# GOAL:
Repeat only the lines running from the beginning of the material through the line that contains "wasm.setup();".

====================

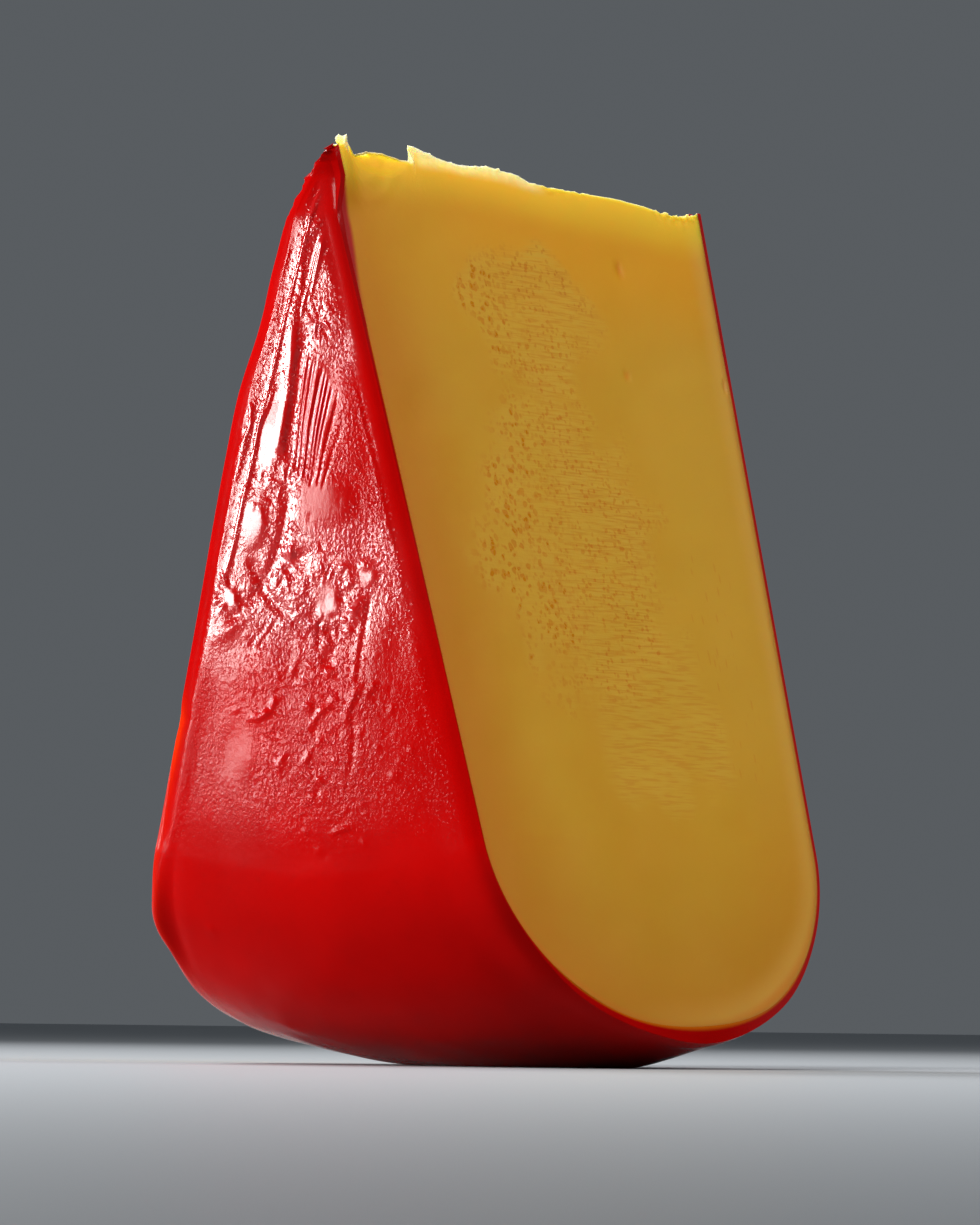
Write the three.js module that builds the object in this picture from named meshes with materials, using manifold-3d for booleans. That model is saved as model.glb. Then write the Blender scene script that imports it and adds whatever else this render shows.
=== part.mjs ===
// Wedge of red-waxed wheel cheese, stood on its rounded rim with the torn tip up.
// Units are millimetres, +Z is up, and the origin is the middle of the flat that the rim rests on.
// The wheel's axis runs along X: the waxed faces look to -X and +X, and the knife cuts to -Y and +Y.
import * as THREE from "three";
import { mergeVertices } from "three/addons/utils/BufferGeometryUtils.js";
import Module from "manifold-3d";

const wasm = await Module();
wasm.setup();

// Driving dimensions.
const WHEEL_RADIUS = 118; // from the wheel's axis to the outside of the rim
const AXIS_HALF_THICKNESS = 37.9; // from the middle of the wheel to the outside of a waxed face, at the axis
const FACE_TAPER = 0.047; // how much a waxed face closes in for each millimetre away from the axis
const RIM_DEPTH = 24.3; // radial depth of the half-elliptic rim
const WEDGE_ANGLE = THREE.MathUtils.degToRad(30); // between the two knife cuts
const WAX_THICKNESS = 1.1;
const FIT_GAP = 0.3; // clear space between the wax and the cheese paste
const REST_DEPTH = 0.4; // how far the rim is pressed flat where it stands

// The tip: the back cut bends forward near the top and meets the front cut in a thin, torn ridge.
const RIDGE_HEIGHT = 108.2; // mean height of the ridge above the surface it stands on
const SHOULDER_HEIGHT = 76; // where the back cut starts to bend
const BEND_HEIGHT = 96; // the point of the back cut that the bend is drawn towards
const EDGE_HEIGHT = 110; // where the bent back cut would meet the front cut

// The torn ridge, as distance along the wheel's axis and height over RIDGE_HEIGHT, from -X to +X.
const TEAR = [
  [-35.2, 0.4],
  [-33.4, 1.4],
  [-32.2, 1.6],
  [-31.0, -0.4],
  [-26.5, -0.2],
  [-21.6, -0.5],
  [-20.4, 1.0],
  [-16.0, 1.0],
  [-10.8, 0.2],
  [-4.0, 0.5],
  [3.4, -0.6],
  [19.0, -0.9],
  [28.2, -1.6],
  [33.8, -1.6],
  [35.9, -1.1],
];

// How finely the curved surfaces are faceted.
const WHEEL_SEGMENTS = 216;
const RIM_POINTS = 26;
const BEND_POINTS = 6;

const PRISM_OVERLAP = 20; // how far a cutting prism runs past the cheese

const waxMaterial = new THREE.MeshStandardMaterial({ color: 0xb80c0e, roughness: 0.3, metalness: 0 });
const pasteMaterial = new THREE.MeshStandardMaterial({ color: 0xd9a441, roughness: 0.5, metalness: 0 });

// A closed geometry as a solid that can be cut and joined.
function toSolid(geometry) {
  geometry.deleteAttribute("normal");
  geometry.deleteAttribute("uv");
  const merged = mergeVertices(geometry, 1e-4);
  const mesh = new wasm.Mesh({
    numProp: 3,
    vertProperties: new Float32Array(merged.attributes.position.array),
    triVerts: new Uint32Array(merged.index.array),
  });
  return new wasm.Manifold(mesh);
}

// A finished solid as a named three.js mesh.
function toMesh(name, solid, material) {
  const { vertProperties, triVerts } = solid.getMesh();
  const geometry = new THREE.BufferGeometry();
  geometry.setAttribute("position", new THREE.BufferAttribute(vertProperties, 3));
  geometry.setIndex(new THREE.BufferAttribute(triVerts, 1));
  geometry.computeVertexNormals();
  const mesh = new THREE.Mesh(geometry, material);
  mesh.name = name;
  return mesh;
}

// The whole wheel, with its surface moved in by inset: tapered faces and a half-elliptic rim.
function wheel(inset) {
  const rimStart = WHEEL_RADIUS - RIM_DEPTH;
  const halfThickness = AXIS_HALF_THICKNESS - inset;
  const rimHalfWidth = halfThickness - FACE_TAPER * rimStart;
  const rimDepth = RIM_DEPTH - inset;
  const profile = [new THREE.Vector2(0, -halfThickness)];
  for (let i = 0; i <= RIM_POINTS; i++) {
    const angle = Math.PI * (i / RIM_POINTS - 0.5);
    profile.push(new THREE.Vector2(rimStart + rimDepth * Math.cos(angle), rimHalfWidth * Math.sin(angle)));
  }
  profile.push(new THREE.Vector2(0, halfThickness));
  // The half-step turn puts a flat facet, not an edge, at the lowest point.
  const halfStep = Math.PI / WHEEL_SEGMENTS;
  const geometry = new THREE.LatheGeometry(profile, WHEEL_SEGMENTS, halfStep);
  geometry.rotateZ(-Math.PI / 2);
  geometry.translate(0, 0, WHEEL_RADIUS - REST_DEPTH);
  return toSolid(geometry);
}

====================

# RESULT BELOW:
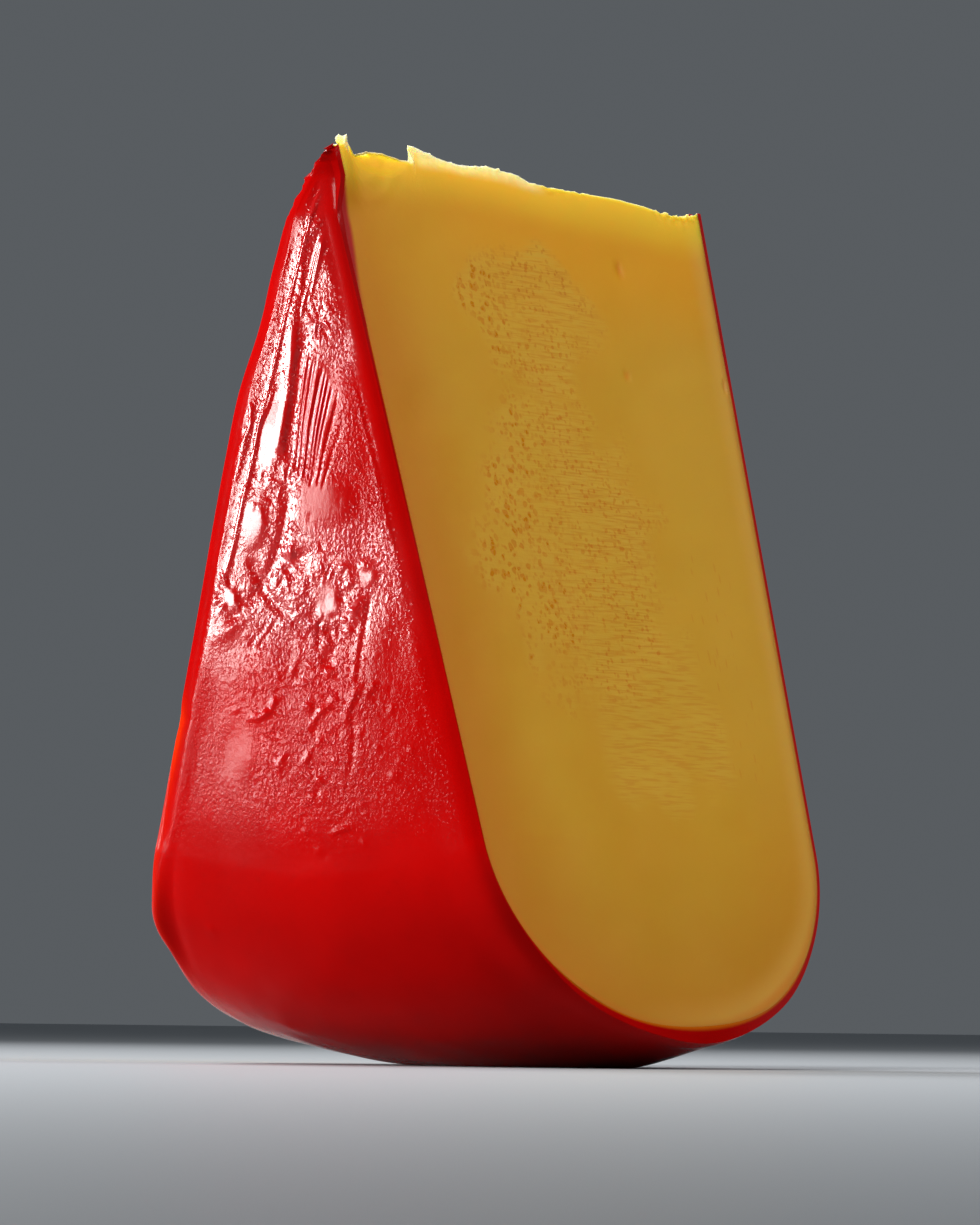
Write the three.js module that builds the object in this picture from named meshes with materials, using manifold-3d for booleans. That model is saved as model.glb. Then write the Blender scene script that imports it and adds whatever else this render shows.
=== part.mjs ===
// Wedge of red-waxed wheel cheese, stood on its rounded rim with the torn tip up.
// Units are millimetres, +Z is up, and the origin is the middle of the flat that the rim rests on.
// The wheel's axis runs along X: the waxed faces look to -X and +X, and the knife cuts to -Y and +Y.
import * as THREE from "three";
import { mergeVertices } from "three/addons/utils/BufferGeometryUtils.js";
import Module from "manifold-3d";

const wasm = await Module();
wasm.setup();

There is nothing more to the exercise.